En je kunt zien en horen of iemand achter zijn eigen prediking staat.
De Heere Jezus stond volledig achter Zijn prediking en leefde er ook uit.
Er is niets mee mis als de boodschap uit het hart komt, maar als het niet ook uit het Woord komt, dan is het gewoon leugen.
Wat is de leer van Jezus?
De laatste keer dat ‘leer’ in Mattheüs voorkomt, is in Matt. 22: 33.
Matt. 22: 33 En de scharen, dit horende, werden verslagen over Zijn leer.
De Heere Jezus leert iets waar Zijn publiek geen kant mee op kan. Wat is die leer?
De Heere Jezus bracht verdeeldheid door de leer die Hij verkondigde. Een verdeeldheid tussen de oude en de nieuwe schepping.
Wie is die Heer? Hij is de afstammeling van Adam en Abraham. Hij is als geen ander trouw geweest aan de leer en is daarmee oorzaak geworden van eeuwige zaligheid. Zijn belangrijkste eigenschap was geloof. Hij zei: “Er staat geschreven”. Geen discussie mogelijk.
Men zegt: “De toekomst komt later wel, het gaat nu om hier en nu. Niet de leer, maar de Heer”. Dat brengt veel geschreeuw voort, maar weinig wol. Het gaat altijd over de problemen binnen de plaatselijke gemeente, om ‘gemeenteopbouw’. Daar kun je cursussen voor volgen. Onzin, want Hij zou Zijn Gemeente bouwen. Dat bouwwerk is inderdaad nog niet af, maar Hij werkt eraan! Waarom al die verdeeldheid onder christenen? Omdat God nog niet klaar is met ons. Men verwacht het volmaakte hier, maar Hij leidt ons naar het volmaakte.

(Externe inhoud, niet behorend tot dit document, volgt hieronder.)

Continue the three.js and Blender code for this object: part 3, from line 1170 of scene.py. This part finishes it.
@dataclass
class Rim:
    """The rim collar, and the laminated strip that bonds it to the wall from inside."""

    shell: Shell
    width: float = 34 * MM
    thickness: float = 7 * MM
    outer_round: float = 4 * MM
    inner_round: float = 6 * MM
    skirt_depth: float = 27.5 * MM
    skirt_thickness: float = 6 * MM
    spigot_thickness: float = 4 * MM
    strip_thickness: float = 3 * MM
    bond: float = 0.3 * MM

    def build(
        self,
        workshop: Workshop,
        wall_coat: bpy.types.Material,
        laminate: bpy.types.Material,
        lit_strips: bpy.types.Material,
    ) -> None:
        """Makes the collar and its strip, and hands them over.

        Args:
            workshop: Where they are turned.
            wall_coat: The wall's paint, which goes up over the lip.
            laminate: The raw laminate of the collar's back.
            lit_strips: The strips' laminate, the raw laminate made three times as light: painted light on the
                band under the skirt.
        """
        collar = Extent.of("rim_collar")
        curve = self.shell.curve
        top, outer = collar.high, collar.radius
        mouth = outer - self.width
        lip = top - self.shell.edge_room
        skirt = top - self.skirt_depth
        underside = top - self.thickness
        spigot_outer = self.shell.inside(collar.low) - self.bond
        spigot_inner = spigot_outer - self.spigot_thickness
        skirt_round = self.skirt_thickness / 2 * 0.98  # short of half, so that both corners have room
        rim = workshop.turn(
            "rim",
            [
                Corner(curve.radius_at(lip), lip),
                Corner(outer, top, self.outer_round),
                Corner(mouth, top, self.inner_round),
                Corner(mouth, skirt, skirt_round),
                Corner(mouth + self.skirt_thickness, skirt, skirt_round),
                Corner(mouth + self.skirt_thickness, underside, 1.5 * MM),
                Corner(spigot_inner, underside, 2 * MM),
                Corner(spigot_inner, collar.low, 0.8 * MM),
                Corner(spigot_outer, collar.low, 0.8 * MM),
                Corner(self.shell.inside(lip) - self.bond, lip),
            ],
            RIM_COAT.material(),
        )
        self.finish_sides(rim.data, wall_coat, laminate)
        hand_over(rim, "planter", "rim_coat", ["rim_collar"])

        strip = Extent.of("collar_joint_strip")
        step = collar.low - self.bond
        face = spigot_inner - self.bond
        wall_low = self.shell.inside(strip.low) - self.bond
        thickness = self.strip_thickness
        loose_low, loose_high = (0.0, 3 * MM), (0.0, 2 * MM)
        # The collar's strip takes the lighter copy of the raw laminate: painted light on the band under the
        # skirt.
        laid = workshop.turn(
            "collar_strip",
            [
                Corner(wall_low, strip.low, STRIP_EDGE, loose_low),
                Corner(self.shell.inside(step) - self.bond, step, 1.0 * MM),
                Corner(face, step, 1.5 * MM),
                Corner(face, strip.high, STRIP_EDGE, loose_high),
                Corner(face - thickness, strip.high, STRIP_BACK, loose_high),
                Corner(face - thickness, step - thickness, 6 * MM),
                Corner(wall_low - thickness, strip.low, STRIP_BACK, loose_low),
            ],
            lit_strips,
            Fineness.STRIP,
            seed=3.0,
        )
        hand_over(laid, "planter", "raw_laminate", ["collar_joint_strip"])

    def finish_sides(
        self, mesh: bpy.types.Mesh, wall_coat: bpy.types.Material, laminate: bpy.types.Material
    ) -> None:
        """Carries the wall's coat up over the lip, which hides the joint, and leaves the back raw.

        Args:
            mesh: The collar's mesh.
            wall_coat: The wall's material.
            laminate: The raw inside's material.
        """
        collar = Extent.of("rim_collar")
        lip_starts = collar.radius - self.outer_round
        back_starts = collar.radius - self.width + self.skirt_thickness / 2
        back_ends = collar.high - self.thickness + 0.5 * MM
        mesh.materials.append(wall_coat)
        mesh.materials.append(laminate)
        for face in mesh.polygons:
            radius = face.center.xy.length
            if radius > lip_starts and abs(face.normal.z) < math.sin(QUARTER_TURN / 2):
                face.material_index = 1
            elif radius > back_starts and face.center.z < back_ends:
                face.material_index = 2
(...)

Het ideaal van de mens is dat God Zich aanpast aan de idealen en denkbeelden van de mens. De mens verklaart die ideologieën dan ook voor goddelijk. Omgekeerd past men de Bijbelse leer aan aan de menselijke filosofieën.
Onderzoek der Schriften ontaardt meestal in het onderzoeken of deze dingen misschien toch niet waar hoeven te zijn. Maar: “Het beginsel der wijsheid is de vreze des HEEREN” (Spr. 9: 10)
Hand 5 vers 42
Ze predikten niet een leefwijze of religie, maar een leer. Die leer was dat Christus tot Christus en tot Heere gemaakt was en dat daardoor de gelovige gestorven is voor de wet, de wereld en de zonde.
Als je gelovig bent, hang je een bepaalde leer aan. Daarom is geloven ook synoniem aan horen en gehoorzaamheid en heeft de mens meer aan dogma's dan aan emoties.
En heel het scheppingsverhaal spreekt over dat waar de Bijbel ook mee eindigt, namelijk hoe een oude schepping een nieuwe zal worden, en dat het historisch verantwoord is, maakt mij niets uit al geloof ik dat het gegaan is zoals ik eerder geschreven heb en vind dat heel makkelijk te begrijpen.
Maar misschien komt dat begrip pas als je het eerst gelooft.